If the speed of light is the maximum speed anything can travel, and temperature describes vibration or motion, is there a maximum temperature? Apologies for everything. This is my first question.
Basically the title. If the speed of light is the maximum speed anything can travel, and temperature describes vibration or motion, is there a maximum temperature? If I understand correctly,

*

*The speed of light in a vacuum is the fastest speed anything can travel

*Temperature describes the vibration/collision rate of matter

*Vibrations and collisions can be measured as speed

*Therefore there must be a maximum temperature

The idea of a maximum temperature intrigues me, but I must be going wrong somewhere.
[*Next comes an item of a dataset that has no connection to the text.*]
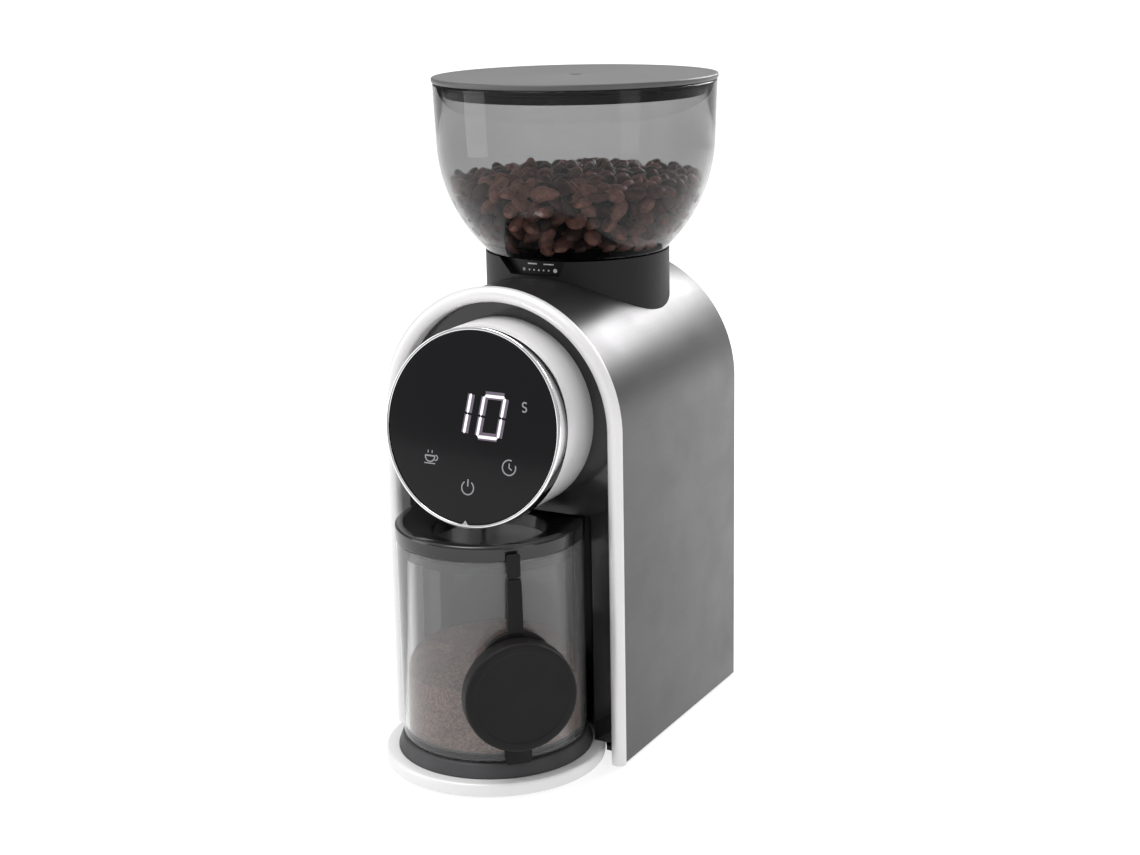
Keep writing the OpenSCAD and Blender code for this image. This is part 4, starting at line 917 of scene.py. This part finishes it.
def bean_places(rng):
    """Centres of the beans that show: along the wall in two layers, and over the domed top."""
    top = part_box("coffee_beans")[1].z / MM
    places = []
    floor = HOPPER_FOOT + 8.5
    rim = top - 7.0
    for depth, step in ((4.4, 6.6), (10.0, 7.6)):
        z = floor
        while z < rim:
            r = bowl_inner(z) - depth
            count = int(2 * math.pi * r / 9.4)
            shift = rng.random()
            for i in range(count):
                a = 2 * math.pi * (i + shift + rng.uniform(-0.22, 0.22)) / count
                places.append((r * math.cos(a), r * math.sin(a), z + rng.uniform(-1.5, 1.5)))
            z += step
    pitch = 9.0
    for layer, drop in ((0, 4.0), (1, 9.5)):
        rows = int(HOPPER_R / pitch)
        for i in range(-rows, rows + 1):
            for k in range(-rows, rows + 1):
                x = (k + 0.5 * (i % 2) + 0.33 * layer) * pitch + rng.uniform(-1.6, 1.6)
                y = i * pitch * 0.87 + rng.uniform(-1.6, 1.6)
                r = math.hypot(x, y)
                z = top - drop - r * r / DOME_FALL + rng.uniform(-1.4, 0.4)
                if r < bowl_inner(z) - BEAN_ROOM:
                    places.append((x, y, z))
    return places


def relax(points, spacing, rounds):
    """Pushes points that are too close apart and keeps them inside the bowl."""
    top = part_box("coffee_beans")[1].z / MM
    p = np.array(points)
    for _ in range(rounds):
        delta = p[:, None, :] - p[None, :, :]
        gap = np.linalg.norm(delta, axis=2) + np.eye(len(p)) * 1e3
        close = np.clip(spacing - gap, 0, None)[:, :, None]
        p += (delta / gap[:, :, None] * close * 0.22).sum(axis=1)
        for q in p:
            r = math.hypot(q[0], q[1])
            q[2] = min(max(q[2], HOPPER_FOOT + 8), top - 4.8 - r * r / DOME_FALL)
            most = bowl_inner(q[2]) - BEAN_ROOM
            if r > most:
                q[0] *= most / r
                q[1] *= most / r
    return p


def make_beans():
    """Roasted beans in the bowl, each with its own lie, size and tone, over a dark core."""
    rng = random.Random(21)
    shape, shape_faces = bean_shape()
    centres = relax(bean_places(rng), 7.9, 24)
    verts, faces, tones = [], [], []
    for cx, cy, cz in centres:
        spin = Matrix.Rotation(rng.uniform(0, 6.3), 3, "Z") @ Matrix.Rotation(rng.gauss(0, 0.55), 3, "Y")
        spin = spin @ Matrix.Rotation(rng.choice((0, math.pi)) + rng.gauss(0, 0.7), 3, "X")
        size = rng.uniform(0.86, 1.04)
        turned = shape @ np.array(spin.transposed()) * size + (cx, cy, cz)
        first = len(verts)
        verts.extend(turned.tolist())
        faces.extend([[first + v for v in f] for f in shape_faces])
        warm = rng.random() ** 1.3
        tone = (0.07 + 0.52 * warm, 0.033 + 0.26 * warm, 0.027 + 0.2 * warm, 1)
        tones.extend([tone] * len(shape))
    place = Matrix.Translation((HOPPER_AXIS.x, HOPPER_AXIS.y, 0))
    beans = make("beans", [place @ (Vector(v) * MM) for v in verts], faces, 70)
    tone_layer = beans.data.color_attributes.new("tone", "FLOAT_COLOR", "POINT")
    tone_layer.data.foreach_set("color", np.array(tones, np.float32).ravel())
    add(beans, "roasted_beans", "hopper", "coffee_beans")
    low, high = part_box("coffee_beans")
    steps = np.linspace(HOPPER_FOOT + 5, high.z / MM - 9, 12)
    outline = [(0, low.z / MM), (28, low.z / MM), (30, HOPPER_FOOT + 1)]
    outline += [(bowl_inner(z) - 7.5, z) for z in steps] + [(0, high.z / MM - 5)]
    core = lathe("bean_core", outline, HOPPER_AXIS, 96, 60)
    core_paint = moulded("bean_shadow", (0.02, 0.011, 0.008), 0.8, 300)
    return add(core, "roasted_beans", "hopper", "coffee_beans", material=core_paint)


def soften_cad():
    """Small rounds on the moulded and turned CAD pieces that stay as they are."""
    for name, width in (("collar", 0.35), ("setting_ring", 0.25), ("front_panel", 0.3), ("back_cover", 0.4),
                        ("base_pan", 0.3), ("cord_gland", 0.5), ("rubber_feet", 0.6), ("chassis", 0.4),
                        ("gearbox_cover", 0.4), ("burr_carrier", 0.25), ("grounds_chute", 0.3)):
        soften(frame["nodes"][name], width * MM, 2, 40)


for build in (make_shell, make_bezel, make_dish, make_platform, make_jar, make_jar_lid, make_grounds,
              make_strap, make_stopper, make_drum, make_dial, make_glass, make_display_marks,
              make_setting_marks, make_hopper, make_hopper_lid, make_beans, soften_cad):
    build()


# ------------------------------------------------------------ camera, light

def make_camera():
    """Camera in front, to the right and slightly above, with a long lens."""
    middle = (cad_box[0] + cad_box[1]) / 2
    azimuth, pitch, roll = math.radians(28.6), math.radians(14.5), math.radians(-1.1)
    data = bpy.data.cameras.new("camera")
    data.lens = 60.4
    data.sensor_width = 36
    camera = bpy.data.objects.new("camera", data)
    bpy.context.scene.collection.objects.link(camera)
    turn = (Matrix.Rotation(azimuth, 4, "Z") @ Matrix.Rotation(math.pi / 2 - pitch, 4, "X")
            @ Matrix.Rotation(roll, 4, "Z"))
    camera.matrix_world = Matrix.Translation(middle + Vector((0.4505, -0.79705, 0.228))) @ turn
    bpy.context.scene.camera = camera


def area_light(name, place, target, size, power):
    """Rectangular light that faces a target."""
    data = bpy.data.lights.new(name, "AREA")
    data.shape = "RECTANGLE"
    data.size, data.size_y = size
    data.energy = power
    light = bpy.data.objects.new(name, data)
    bpy.context.scene.collection.objects.link(light)
    light.location = place
    light.rotation_euler = (Vector(target) - Vector(place)).to_track_quat("-Z", "Y").to_euler()


def glow_towards(tree, direction, start, stop, strength):
    """World light that grows smoothly towards a direction."""
    place = tree.nodes.new("ShaderNodeTexCoord")
    dot = tree.nodes.new("ShaderNodeVectorMath")
    dot.operation = "DOT_PRODUCT"
    dot.inputs[1].default_value = Vector(direction).normalized()
    tree.links.new(place.outputs["Generated"], dot.inputs[0])
    grow = tree.nodes.new("ShaderNodeMapRange")
    grow.interpolation_type = "SMOOTHSTEP"
    for socket, value in (("From Min", start), ("From Max", stop), ("To Min", 0), ("To Max", strength)):
        grow.inputs[socket].default_value = value
    tree.links.new(dot.outputs["Value"], grow.inputs["Value"])
    return grow.outputs["Result"]


def make_world():
    """Soft tent of light, brightest overhead and weaker in front and behind.

    Seen directly, or through clear plastic, it is white.
    """
    world = bpy.data.worlds.new("studio")
    bpy.context.scene.world = world
    world.use_nodes = True
    tree = world.node_tree
    background = tree.nodes["Background"]
    background.inputs["Color"].default_value = (1, 1, 1, 1)
    total = None
    overhead = ((0, 0, 1), 0.25, 0.9, 0.75)
    in_front = ((-0.45, -0.89, 0.1), 0.0, 0.95, 0.35)
    behind = ((-0.1, 0.9, 0.42), 0.5, 0.95, 0.5)
    everywhere = ((0, 0, 1), -2, -1.5, 0.12)
    for direction, start, stop, strength in (overhead, in_front, behind, everywhere):
        part = glow_towards(tree, direction, start, stop, strength)
        if total is None:
            total = part
            continue
        added = tree.nodes.new("ShaderNodeMath")
        added.operation = "ADD"
        tree.links.new(total, added.inputs[0])
        tree.links.new(part, added.inputs[1])
        total = added.outputs[0]
    seen = tree.nodes.new("ShaderNodeLightPath")
    mix = tree.nodes.new("ShaderNodeMix")
    direct = tree.nodes.new("ShaderNodeMath")
    direct.operation = "MAXIMUM"
    tree.links.new(seen.outputs["Is Camera Ray"], direct.inputs[0])
    tree.links.new(seen.outputs["Is Transmission Ray"], direct.inputs[1])
    tree.links.new(direct.outputs[0], mix.inputs[0])
    tree.links.new(total, mix.inputs[2])
    mix.inputs[3].default_value = 1.0
    tree.links.new(mix.outputs[0], background.inputs["Strength"])


def make_floor():
    """Pale floor that glows a little, as a light table does, so that it meets the white background."""
    size = 12.0
    corners = [(-size, -size, 0), (size, -size, 0), (size, size, 0), (-size, size, 0)]
    floor = make("floor", corners, [[0, 1, 2, 3]])
    paint = Paint("floor_white", (0.3, 0.3, 0.3), 0.8, Emission_Color=(1, 1, 1, 1))
    paint.vary_colour(paint.noise(3, 2), 0.985, 1.0)
    reach = paint.node("ShaderNodeVectorMath", operation="LENGTH")
    paint.link(paint.place, reach.inputs[0])
    glow = paint.ramp(reach.outputs["Value"], 0.72, 0.9, 0.25, 1.0)
    paint.link(glow, paint.shader.inputs["Emission Strength"])
    finish_with(floor, paint.material)


def make_lights():
    """Upright strips at the sides, a soft light above the front, and one behind for the shoulder."""
    area_light("left_strip", (-1.25, -0.75, 0.35), (0, 0, 0.2), (0.6, 1.2), 5)
    area_light("right_strip", (1.3, -0.4, 0.5), (0, 0, 0.2), (0.4, 1.0), 1.6)
    area_light("top", (-0.2, -0.5, 1.25), (0, -0.03, 0.1), (0.6, 0.6), 8)
    area_light("back", (0.5, 1.5, 1.05), (0.03, 0.04, 0.2), (1.2, 0.8), 32)


bpy.context.scene.view_settings.view_transform = "Standard"
make_camera()
make_world()
make_floor()
make_lights()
Help me out here?
 A: Temperature relates to the kinetic energy of the constituents of a substance. (When very hot any substance will be in the form of a plasma, of course)
In terms of relativistic physics: while there is an upper limit to velocity, there is no upper limit to the kinetic energy of some physical entity.
An extreme example of that is high energy cosmic rays.
The highest-energy cosmic ray ever observed was an event recorded in 1991.
In the wikipedia article the following is stated about the inferred energy of that cosmic ray:
"[...] equivalent to a 142-gram (5 oz) baseball travelling at about 28 m/s (100 km/h; 63 mph)"
A: Temperature is linearly related to energy via the Boltzmann constant k.  As a particle approaches the (finite) speed of light its energy diverges (becomes infinite).  Thus, there isn't a maximum temperature.
Though,to be clear, this is only a matter of definition.
A: This is an enormously complicated topic because at the temperatures and/or pressures required to get particles moving that fast, all the classical equations of motion begin to be overwhelmed by the rules of quantum mechanics in such a way that the "ordinary" relationships between temperature, pressure, density and particle velocity no longer apply.
The matter being crushed together hard enough and hot enough to enter this regime is called degenerate matter and to get an idea of the temperatures involved you need to invoke the physics concepts of Fermi energy and Fermi temperature.